>>>>

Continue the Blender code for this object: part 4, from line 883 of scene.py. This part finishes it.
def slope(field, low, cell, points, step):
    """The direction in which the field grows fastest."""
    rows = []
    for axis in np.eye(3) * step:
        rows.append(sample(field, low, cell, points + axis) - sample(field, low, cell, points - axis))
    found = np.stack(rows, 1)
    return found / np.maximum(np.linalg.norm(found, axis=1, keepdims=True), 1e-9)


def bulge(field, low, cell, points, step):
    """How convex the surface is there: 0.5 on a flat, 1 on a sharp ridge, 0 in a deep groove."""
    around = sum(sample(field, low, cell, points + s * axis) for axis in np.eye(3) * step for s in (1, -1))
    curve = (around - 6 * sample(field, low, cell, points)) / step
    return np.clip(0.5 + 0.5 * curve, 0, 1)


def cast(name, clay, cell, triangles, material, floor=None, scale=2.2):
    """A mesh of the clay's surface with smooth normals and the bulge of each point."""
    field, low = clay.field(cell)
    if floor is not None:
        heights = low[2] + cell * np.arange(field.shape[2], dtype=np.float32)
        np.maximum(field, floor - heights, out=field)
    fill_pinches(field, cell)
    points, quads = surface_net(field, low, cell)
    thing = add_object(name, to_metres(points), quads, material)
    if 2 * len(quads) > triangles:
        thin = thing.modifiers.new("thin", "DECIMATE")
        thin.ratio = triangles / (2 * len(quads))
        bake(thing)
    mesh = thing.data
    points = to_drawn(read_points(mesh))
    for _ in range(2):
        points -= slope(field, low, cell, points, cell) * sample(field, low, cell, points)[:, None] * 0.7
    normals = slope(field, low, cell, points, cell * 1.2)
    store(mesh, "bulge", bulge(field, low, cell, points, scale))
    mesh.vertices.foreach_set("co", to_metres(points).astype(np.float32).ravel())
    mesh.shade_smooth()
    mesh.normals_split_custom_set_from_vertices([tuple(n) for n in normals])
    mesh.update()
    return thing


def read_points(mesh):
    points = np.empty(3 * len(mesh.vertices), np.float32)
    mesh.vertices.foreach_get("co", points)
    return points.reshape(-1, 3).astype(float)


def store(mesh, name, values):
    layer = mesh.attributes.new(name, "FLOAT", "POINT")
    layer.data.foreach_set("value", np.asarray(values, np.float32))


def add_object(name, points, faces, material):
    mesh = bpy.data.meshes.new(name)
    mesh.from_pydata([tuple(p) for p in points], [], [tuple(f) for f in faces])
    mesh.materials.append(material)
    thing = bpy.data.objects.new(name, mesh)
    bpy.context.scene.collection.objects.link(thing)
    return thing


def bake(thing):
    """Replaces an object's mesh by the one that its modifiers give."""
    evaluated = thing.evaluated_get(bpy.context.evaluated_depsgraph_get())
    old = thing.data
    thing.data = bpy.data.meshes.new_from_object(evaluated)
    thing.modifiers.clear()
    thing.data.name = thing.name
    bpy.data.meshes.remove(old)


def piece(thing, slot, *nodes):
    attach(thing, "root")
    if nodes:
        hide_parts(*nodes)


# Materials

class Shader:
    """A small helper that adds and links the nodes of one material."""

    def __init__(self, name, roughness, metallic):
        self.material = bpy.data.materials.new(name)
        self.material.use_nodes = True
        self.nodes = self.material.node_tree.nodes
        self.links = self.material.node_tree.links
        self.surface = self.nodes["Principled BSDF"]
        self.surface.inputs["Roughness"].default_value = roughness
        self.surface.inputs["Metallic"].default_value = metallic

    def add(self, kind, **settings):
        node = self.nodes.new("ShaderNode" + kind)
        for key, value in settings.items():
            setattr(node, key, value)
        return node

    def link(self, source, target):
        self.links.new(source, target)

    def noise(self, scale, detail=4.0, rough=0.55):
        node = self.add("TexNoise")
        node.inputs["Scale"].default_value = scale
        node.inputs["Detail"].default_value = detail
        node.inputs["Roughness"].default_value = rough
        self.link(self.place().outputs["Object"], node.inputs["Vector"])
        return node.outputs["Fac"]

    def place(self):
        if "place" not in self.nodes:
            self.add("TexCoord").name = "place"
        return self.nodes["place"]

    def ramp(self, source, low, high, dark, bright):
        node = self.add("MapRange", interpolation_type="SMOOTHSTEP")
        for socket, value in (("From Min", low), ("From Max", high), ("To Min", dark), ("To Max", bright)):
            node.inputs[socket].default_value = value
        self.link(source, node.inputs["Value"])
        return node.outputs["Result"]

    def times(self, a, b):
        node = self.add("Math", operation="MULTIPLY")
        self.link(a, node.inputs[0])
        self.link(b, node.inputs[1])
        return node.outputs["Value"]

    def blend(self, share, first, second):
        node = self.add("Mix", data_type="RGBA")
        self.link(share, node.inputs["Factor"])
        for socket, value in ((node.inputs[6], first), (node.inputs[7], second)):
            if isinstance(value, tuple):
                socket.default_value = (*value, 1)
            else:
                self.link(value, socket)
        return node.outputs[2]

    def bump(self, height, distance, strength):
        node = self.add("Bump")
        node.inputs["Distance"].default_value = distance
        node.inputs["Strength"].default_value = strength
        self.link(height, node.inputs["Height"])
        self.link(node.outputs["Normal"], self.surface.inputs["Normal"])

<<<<
>>>>

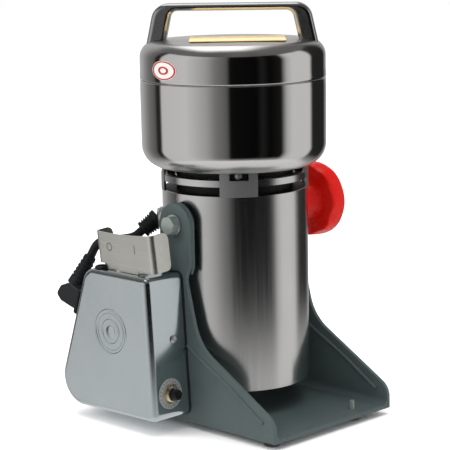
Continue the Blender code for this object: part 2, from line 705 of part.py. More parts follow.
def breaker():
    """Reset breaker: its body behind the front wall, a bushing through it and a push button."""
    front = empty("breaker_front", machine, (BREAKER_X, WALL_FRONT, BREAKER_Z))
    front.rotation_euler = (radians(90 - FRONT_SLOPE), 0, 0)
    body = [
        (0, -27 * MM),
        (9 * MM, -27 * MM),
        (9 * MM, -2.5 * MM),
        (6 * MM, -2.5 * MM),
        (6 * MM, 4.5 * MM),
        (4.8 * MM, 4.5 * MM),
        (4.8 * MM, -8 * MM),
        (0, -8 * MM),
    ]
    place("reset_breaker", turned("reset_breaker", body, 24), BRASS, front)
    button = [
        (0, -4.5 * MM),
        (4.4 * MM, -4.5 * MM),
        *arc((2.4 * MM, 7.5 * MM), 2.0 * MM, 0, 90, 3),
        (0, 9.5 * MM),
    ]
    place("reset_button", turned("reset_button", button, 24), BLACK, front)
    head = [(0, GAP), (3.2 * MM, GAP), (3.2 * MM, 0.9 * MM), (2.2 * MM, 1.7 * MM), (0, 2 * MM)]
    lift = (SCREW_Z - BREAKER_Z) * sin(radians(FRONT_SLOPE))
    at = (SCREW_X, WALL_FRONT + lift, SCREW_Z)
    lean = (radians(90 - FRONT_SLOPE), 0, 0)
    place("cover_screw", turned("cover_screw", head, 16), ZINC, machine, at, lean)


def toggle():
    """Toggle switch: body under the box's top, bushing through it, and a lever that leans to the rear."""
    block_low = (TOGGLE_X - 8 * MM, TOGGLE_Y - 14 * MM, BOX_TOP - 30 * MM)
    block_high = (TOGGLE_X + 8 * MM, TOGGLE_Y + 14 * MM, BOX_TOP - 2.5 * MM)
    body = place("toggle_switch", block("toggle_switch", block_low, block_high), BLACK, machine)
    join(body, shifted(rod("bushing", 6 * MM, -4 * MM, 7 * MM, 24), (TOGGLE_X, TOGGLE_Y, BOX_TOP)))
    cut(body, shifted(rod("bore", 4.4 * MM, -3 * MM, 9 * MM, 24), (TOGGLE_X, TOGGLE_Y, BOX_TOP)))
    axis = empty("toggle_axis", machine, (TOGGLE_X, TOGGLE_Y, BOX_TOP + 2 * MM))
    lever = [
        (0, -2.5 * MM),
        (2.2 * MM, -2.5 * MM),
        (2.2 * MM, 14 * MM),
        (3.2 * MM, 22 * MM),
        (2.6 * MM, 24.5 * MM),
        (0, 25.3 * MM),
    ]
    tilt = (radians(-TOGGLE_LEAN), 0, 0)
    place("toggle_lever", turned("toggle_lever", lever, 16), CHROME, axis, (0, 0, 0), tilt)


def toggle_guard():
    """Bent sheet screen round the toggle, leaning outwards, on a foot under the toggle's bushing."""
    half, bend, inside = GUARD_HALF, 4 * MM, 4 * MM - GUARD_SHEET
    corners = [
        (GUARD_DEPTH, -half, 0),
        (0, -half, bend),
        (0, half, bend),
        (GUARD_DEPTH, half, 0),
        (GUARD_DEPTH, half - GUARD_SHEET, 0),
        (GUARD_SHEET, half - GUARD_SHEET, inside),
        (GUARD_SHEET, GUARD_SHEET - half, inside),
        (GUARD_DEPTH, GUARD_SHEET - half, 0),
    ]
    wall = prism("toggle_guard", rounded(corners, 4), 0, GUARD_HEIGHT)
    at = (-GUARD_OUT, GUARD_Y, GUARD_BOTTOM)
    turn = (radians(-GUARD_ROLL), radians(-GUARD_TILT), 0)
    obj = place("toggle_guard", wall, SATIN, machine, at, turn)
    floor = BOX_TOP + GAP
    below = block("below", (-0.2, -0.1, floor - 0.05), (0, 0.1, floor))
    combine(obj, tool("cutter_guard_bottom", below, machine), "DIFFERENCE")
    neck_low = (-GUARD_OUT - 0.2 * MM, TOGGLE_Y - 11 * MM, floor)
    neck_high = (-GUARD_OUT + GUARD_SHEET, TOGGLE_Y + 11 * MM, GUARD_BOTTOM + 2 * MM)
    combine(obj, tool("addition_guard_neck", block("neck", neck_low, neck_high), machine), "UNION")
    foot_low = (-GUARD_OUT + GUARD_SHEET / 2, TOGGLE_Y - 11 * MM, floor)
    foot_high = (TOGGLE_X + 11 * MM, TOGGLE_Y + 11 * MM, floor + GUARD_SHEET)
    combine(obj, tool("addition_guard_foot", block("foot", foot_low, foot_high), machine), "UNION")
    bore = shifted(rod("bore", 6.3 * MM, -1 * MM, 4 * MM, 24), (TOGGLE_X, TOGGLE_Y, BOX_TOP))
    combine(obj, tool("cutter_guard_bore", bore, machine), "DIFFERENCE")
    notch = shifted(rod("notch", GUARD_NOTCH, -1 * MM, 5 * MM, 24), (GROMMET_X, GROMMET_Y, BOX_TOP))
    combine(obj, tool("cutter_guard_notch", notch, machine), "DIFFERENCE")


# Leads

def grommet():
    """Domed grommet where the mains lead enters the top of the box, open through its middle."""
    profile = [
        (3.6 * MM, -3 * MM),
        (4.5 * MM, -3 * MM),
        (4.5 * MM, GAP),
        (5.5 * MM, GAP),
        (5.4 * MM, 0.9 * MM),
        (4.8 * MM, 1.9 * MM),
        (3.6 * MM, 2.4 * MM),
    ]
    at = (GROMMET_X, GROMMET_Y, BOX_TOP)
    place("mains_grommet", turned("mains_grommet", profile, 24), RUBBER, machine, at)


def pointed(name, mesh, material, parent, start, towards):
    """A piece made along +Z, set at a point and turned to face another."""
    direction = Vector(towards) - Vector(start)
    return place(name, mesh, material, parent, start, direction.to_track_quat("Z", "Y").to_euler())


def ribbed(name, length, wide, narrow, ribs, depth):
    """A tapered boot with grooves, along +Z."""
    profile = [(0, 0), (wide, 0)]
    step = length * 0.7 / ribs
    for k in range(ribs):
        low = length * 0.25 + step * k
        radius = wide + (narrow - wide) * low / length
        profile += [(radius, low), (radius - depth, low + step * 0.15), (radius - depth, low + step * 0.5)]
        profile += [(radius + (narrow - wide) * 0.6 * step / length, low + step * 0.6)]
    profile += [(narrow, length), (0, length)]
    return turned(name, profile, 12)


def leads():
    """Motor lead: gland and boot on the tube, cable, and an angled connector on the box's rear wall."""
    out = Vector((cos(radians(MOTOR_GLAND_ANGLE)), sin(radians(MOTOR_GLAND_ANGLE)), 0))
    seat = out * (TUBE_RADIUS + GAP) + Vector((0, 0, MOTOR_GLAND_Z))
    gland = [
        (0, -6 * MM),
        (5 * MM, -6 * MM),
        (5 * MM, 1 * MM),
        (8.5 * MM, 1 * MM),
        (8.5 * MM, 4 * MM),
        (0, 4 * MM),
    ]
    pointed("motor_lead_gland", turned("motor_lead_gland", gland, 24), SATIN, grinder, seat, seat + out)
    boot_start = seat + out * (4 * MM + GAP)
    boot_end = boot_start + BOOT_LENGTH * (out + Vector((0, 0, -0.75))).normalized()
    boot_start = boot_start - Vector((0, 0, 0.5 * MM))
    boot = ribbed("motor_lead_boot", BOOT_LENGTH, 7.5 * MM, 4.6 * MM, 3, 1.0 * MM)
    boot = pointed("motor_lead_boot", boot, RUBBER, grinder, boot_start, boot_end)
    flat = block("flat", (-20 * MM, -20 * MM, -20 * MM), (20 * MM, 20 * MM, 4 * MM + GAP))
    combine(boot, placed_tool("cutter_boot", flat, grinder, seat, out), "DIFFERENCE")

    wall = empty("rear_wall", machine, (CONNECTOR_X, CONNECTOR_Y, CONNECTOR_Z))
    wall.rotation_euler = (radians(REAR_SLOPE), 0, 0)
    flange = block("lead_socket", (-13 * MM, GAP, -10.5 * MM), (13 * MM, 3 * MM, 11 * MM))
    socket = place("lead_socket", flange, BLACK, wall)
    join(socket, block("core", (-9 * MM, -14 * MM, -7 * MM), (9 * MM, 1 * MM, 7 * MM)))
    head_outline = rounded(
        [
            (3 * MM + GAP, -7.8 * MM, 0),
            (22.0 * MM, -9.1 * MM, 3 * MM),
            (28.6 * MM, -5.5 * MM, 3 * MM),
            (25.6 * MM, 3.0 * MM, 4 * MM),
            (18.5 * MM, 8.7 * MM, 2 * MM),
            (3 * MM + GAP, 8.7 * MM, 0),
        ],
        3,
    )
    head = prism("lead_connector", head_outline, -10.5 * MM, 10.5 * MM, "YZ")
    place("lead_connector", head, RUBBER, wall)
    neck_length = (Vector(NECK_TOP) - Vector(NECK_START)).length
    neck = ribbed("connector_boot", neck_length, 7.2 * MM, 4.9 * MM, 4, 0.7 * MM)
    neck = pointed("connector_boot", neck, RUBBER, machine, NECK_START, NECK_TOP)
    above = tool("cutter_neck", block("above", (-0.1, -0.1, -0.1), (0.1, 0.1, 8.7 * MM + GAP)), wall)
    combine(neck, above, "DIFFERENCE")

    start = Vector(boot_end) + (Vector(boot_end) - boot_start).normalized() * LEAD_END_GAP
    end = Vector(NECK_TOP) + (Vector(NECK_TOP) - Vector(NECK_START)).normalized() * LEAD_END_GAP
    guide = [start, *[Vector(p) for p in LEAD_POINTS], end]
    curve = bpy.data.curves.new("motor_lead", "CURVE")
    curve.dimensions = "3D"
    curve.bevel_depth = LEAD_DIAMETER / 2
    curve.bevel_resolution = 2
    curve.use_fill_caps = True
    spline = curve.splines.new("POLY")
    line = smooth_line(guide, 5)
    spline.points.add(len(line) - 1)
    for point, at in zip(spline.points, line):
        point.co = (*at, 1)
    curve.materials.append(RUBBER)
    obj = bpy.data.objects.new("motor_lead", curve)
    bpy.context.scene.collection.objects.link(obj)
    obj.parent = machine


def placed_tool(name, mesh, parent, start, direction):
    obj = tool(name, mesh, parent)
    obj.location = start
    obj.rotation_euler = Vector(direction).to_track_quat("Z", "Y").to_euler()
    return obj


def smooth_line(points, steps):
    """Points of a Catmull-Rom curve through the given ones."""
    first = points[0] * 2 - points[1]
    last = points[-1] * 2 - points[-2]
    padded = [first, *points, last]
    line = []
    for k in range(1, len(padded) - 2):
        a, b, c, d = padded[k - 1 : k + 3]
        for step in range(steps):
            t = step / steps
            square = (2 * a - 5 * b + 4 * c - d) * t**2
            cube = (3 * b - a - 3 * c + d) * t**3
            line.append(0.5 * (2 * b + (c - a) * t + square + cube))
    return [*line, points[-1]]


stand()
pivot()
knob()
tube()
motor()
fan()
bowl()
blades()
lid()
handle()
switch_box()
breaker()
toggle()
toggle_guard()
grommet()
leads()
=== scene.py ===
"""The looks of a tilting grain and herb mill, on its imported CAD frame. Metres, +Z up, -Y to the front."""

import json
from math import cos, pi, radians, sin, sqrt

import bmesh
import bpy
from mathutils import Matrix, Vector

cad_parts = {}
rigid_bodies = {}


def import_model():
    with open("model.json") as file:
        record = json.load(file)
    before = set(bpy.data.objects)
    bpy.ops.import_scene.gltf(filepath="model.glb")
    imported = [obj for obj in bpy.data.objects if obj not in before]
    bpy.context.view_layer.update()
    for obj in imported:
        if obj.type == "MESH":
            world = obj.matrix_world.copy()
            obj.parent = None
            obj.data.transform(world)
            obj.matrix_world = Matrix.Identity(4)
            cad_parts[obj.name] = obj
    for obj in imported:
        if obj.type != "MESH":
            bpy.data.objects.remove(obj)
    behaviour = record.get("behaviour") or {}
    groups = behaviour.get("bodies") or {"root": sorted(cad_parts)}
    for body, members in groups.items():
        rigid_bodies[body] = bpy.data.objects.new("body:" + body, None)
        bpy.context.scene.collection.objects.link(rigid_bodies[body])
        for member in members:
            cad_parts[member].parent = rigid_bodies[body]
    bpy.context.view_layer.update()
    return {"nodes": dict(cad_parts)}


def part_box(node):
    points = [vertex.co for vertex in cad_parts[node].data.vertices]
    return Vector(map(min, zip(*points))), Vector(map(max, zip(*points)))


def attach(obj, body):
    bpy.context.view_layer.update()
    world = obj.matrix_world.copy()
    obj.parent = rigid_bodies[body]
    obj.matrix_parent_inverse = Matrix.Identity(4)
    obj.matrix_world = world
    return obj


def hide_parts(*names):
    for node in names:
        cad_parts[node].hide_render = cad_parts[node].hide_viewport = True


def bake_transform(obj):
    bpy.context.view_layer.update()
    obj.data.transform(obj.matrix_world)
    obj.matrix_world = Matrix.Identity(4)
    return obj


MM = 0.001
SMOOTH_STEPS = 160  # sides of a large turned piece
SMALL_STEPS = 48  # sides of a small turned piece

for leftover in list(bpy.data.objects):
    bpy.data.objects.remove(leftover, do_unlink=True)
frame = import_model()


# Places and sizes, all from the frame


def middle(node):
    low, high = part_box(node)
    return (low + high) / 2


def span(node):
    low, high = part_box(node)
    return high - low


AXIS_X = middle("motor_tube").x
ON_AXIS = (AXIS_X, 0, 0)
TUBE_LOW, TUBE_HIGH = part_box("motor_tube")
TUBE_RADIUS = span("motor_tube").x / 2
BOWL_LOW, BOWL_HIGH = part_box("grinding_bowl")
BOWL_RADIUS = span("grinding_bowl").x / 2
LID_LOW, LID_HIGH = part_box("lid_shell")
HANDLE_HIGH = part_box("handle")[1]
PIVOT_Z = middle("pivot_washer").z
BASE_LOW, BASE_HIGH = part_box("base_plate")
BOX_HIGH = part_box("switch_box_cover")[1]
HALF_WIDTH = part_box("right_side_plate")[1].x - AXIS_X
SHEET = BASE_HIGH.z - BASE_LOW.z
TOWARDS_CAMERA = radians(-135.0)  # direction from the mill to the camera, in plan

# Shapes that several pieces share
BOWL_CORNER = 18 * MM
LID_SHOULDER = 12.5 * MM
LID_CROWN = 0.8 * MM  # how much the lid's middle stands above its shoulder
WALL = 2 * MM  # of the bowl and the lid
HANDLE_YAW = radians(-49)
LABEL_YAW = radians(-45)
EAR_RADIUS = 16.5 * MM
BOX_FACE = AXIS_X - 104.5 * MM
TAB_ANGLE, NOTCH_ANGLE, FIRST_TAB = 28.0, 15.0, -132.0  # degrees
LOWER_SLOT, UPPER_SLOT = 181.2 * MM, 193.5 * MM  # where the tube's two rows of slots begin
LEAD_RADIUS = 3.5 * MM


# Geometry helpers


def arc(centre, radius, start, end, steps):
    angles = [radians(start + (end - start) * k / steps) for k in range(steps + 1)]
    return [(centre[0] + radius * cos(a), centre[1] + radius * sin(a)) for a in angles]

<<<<

**SHORT EXERCISE**
Repeat exactly the lines from the one containing "square = (2" through the one containing "cad_parts[node].hide_render = cad_parts[node].hide_viewport", both included, and nothing else.

**SOLVED PROBLEM**
            square = (2 * a - 5 * b + 4 * c - d) * t**2
            cube = (3 * b - a - 3 * c + d) * t**3
            line.append(0.5 * (2 * b + (c - a) * t + square + cube))
    return [*line, points[-1]]


stand()
pivot()
knob()
tube()
motor()
fan()
bowl()
blades()
lid()
handle()
switch_box()
breaker()
toggle()
toggle_guard()
grommet()
leads()
=== scene.py ===
"""The looks of a tilting grain and herb mill, on its imported CAD frame. Metres, +Z up, -Y to the front."""

import json
from math import cos, pi, radians, sin, sqrt

import bmesh
import bpy
from mathutils import Matrix, Vector

cad_parts = {}
rigid_bodies = {}


def import_model():
    with open("model.json") as file:
        record = json.load(file)
    before = set(bpy.data.objects)
    bpy.ops.import_scene.gltf(filepath="model.glb")
    imported = [obj for obj in bpy.data.objects if obj not in before]
    bpy.context.view_layer.update()
    for obj in imported:
        if obj.type == "MESH":
            world = obj.matrix_world.copy()
            obj.parent = None
            obj.data.transform(world)
            obj.matrix_world = Matrix.Identity(4)
            cad_parts[obj.name] = obj
    for obj in imported:
        if obj.type != "MESH":
            bpy.data.objects.remove(obj)
    behaviour = record.get("behaviour") or {}
    groups = behaviour.get("bodies") or {"root": sorted(cad_parts)}
    for body, members in groups.items():
        rigid_bodies[body] = bpy.data.objects.new("body:" + body, None)
        bpy.context.scene.collection.objects.link(rigid_bodies[body])
        for member in members:
            cad_parts[member].parent = rigid_bodies[body]
    bpy.context.view_layer.update()
    return {"nodes": dict(cad_parts)}


def part_box(node):
    points = [vertex.co for vertex in cad_parts[node].data.vertices]
    return Vector(map(min, zip(*points))), Vector(map(max, zip(*points)))


def attach(obj, body):
    bpy.context.view_layer.update()
    world = obj.matrix_world.copy()
    obj.parent = rigid_bodies[body]
    obj.matrix_parent_inverse = Matrix.Identity(4)
    obj.matrix_world = world
    return obj


def hide_parts(*names):
    for node in names:
        cad_parts[node].hide_render = cad_parts[node].hide_viewport = True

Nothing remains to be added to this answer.